Written request:
What is to be transcribed is the run of lines opening with the one that has "record = json.load(file)" and closing with the one that has "obj.matrix_world = Matrix.Identity(4)", and only that run, exactly.

Given entries:
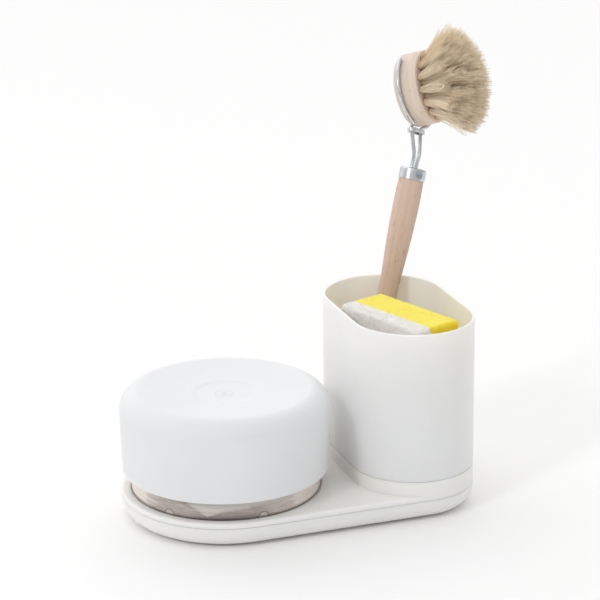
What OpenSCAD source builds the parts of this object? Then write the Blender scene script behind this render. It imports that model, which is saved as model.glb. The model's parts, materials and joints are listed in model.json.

* * *

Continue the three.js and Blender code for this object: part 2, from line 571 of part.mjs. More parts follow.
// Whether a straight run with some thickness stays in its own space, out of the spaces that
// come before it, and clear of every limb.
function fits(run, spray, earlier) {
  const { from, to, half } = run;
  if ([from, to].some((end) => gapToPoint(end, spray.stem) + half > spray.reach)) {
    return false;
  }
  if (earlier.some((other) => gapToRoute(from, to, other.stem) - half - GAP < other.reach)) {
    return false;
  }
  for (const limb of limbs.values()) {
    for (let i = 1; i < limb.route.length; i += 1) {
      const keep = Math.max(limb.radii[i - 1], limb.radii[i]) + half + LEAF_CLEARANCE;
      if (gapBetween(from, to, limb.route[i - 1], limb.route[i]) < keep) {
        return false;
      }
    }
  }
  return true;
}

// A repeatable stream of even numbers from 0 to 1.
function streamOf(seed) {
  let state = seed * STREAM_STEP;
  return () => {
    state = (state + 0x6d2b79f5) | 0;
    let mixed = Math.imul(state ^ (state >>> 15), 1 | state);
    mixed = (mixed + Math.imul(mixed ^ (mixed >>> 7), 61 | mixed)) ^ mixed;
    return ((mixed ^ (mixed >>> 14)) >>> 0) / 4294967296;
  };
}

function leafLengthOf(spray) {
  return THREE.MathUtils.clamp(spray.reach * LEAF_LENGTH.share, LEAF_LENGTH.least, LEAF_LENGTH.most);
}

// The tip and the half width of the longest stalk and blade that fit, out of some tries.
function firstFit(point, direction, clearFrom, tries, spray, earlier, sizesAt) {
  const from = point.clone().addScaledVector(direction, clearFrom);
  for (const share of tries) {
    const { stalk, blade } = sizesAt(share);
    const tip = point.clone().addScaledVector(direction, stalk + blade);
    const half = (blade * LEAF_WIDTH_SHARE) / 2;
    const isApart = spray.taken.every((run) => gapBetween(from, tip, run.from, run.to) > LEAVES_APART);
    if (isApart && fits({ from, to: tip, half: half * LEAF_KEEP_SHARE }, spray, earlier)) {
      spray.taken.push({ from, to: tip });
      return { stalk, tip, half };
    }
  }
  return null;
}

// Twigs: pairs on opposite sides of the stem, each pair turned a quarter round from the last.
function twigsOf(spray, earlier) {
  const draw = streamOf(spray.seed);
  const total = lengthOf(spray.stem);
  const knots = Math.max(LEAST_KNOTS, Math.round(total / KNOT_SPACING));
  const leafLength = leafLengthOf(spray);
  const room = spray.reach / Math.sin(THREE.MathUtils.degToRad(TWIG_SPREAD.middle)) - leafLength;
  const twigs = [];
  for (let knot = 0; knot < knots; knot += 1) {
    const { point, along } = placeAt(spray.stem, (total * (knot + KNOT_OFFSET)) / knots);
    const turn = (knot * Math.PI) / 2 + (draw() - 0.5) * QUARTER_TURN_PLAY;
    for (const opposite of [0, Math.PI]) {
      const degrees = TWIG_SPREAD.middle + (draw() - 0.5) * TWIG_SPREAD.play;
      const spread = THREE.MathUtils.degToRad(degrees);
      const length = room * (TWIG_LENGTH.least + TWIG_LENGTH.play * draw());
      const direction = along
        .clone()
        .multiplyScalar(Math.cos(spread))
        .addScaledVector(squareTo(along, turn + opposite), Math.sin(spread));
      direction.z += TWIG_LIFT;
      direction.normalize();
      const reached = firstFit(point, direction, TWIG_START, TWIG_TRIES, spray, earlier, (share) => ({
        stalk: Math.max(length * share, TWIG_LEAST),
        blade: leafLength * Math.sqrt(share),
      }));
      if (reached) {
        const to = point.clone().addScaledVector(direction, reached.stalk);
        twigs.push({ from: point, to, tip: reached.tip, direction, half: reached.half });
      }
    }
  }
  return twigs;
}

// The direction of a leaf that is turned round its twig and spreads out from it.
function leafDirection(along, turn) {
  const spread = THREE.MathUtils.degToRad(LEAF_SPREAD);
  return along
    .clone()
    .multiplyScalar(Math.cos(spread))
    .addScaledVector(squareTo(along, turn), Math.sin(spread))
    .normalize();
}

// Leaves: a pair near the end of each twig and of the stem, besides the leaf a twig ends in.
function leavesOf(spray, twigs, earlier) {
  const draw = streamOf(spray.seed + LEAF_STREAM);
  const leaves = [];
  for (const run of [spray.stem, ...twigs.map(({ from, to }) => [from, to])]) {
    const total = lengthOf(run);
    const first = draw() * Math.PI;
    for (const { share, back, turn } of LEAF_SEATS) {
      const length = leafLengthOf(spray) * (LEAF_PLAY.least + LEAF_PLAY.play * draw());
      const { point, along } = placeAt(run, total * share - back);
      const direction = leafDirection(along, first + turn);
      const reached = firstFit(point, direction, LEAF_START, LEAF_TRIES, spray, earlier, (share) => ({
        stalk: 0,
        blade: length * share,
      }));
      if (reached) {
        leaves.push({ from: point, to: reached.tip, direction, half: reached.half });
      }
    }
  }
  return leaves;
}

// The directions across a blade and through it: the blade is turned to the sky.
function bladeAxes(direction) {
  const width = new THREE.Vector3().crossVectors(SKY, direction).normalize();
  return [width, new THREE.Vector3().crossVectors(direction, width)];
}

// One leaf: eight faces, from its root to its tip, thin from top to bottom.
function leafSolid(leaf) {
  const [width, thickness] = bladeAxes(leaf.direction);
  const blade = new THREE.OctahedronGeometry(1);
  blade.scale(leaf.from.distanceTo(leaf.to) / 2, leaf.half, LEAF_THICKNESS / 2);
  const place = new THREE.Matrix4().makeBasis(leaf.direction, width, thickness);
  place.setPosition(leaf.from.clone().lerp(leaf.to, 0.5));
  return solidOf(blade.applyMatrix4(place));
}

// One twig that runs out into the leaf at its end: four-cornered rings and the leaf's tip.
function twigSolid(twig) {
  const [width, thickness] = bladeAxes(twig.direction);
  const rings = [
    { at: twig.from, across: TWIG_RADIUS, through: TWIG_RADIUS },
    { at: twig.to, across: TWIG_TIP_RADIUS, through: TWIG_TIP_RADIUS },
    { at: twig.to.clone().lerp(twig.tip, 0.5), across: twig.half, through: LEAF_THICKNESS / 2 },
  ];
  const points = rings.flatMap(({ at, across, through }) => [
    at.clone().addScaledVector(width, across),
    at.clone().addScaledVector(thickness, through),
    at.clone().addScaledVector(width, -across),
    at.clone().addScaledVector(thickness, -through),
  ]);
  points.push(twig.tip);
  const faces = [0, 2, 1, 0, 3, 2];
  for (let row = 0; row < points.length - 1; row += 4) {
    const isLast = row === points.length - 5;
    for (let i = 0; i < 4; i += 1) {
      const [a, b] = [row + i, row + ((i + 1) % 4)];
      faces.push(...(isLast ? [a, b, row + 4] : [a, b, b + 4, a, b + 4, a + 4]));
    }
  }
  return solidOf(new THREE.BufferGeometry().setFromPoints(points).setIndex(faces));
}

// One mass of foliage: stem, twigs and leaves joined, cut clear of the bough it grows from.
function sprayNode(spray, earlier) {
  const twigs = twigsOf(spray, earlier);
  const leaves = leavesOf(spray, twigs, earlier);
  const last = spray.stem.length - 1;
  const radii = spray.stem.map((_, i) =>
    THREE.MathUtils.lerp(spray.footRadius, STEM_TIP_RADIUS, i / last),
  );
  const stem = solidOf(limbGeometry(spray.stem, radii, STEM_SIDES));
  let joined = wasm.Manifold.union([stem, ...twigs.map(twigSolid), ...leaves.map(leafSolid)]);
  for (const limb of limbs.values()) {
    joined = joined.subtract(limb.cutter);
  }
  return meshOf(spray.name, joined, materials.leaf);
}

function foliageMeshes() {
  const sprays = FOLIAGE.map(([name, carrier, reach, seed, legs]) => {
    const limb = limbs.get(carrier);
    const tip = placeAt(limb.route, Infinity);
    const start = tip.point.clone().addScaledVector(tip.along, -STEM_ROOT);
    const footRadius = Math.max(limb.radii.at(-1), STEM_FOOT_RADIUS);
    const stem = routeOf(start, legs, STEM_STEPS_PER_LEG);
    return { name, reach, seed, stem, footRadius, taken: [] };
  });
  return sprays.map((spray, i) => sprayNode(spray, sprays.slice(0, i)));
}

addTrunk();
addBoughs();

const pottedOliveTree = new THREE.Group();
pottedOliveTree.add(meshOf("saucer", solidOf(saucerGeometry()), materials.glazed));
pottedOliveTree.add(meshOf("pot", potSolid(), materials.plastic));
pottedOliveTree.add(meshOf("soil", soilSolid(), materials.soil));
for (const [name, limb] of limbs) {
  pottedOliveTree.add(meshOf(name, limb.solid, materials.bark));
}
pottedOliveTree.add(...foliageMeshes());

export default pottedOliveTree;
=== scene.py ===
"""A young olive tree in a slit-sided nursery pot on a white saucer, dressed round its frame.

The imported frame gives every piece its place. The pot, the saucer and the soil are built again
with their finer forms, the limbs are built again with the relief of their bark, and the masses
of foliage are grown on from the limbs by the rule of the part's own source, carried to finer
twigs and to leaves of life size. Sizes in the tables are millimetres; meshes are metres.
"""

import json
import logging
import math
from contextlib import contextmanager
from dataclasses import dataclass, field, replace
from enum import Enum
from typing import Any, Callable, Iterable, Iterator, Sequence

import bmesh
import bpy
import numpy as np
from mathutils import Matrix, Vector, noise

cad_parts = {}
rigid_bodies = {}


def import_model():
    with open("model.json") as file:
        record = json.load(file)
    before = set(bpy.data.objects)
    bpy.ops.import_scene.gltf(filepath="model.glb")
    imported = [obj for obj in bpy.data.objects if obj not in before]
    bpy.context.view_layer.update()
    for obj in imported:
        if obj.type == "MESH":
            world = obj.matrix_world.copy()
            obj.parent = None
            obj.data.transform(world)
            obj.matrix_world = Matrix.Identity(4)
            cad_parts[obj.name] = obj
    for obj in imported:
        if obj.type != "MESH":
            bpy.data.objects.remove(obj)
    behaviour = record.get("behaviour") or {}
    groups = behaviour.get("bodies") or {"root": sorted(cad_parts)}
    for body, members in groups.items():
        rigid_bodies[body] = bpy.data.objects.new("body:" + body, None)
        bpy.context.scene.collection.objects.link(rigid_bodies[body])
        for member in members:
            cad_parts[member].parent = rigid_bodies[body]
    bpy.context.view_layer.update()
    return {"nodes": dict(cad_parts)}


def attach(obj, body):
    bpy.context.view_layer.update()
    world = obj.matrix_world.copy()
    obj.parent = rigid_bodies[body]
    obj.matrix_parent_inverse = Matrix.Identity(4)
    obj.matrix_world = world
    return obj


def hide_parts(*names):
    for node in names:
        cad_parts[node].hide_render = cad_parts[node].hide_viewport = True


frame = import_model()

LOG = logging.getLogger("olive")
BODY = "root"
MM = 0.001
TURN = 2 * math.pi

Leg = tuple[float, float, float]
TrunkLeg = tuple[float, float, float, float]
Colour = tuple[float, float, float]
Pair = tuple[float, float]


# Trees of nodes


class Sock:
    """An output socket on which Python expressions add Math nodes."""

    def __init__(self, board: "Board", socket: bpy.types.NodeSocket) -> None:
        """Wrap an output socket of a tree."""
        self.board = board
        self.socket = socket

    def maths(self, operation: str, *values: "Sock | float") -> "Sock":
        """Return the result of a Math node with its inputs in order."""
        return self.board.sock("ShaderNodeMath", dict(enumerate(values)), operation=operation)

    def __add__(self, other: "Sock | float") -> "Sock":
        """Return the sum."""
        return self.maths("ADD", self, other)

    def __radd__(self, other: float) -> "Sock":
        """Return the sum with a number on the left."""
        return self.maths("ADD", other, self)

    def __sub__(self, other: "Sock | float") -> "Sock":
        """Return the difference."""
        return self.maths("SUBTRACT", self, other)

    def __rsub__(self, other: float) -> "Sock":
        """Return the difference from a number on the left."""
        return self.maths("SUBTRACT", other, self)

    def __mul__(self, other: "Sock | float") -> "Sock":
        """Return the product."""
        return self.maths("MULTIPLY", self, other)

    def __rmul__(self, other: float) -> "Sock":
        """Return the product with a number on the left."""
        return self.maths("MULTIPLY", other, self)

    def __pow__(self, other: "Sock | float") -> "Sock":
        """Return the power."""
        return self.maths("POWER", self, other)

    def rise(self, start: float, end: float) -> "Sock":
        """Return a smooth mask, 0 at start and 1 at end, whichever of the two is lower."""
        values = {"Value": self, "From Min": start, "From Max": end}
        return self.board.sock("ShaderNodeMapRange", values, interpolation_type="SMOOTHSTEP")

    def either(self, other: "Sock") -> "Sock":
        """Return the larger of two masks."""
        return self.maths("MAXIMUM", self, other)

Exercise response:
        record = json.load(file)
    before = set(bpy.data.objects)
    bpy.ops.import_scene.gltf(filepath="model.glb")
    imported = [obj for obj in bpy.data.objects if obj not in before]
    bpy.context.view_layer.update()
    for obj in imported:
        if obj.type == "MESH":
            world = obj.matrix_world.copy()
            obj.parent = None
            obj.data.transform(world)
            obj.matrix_world = Matrix.Identity(4)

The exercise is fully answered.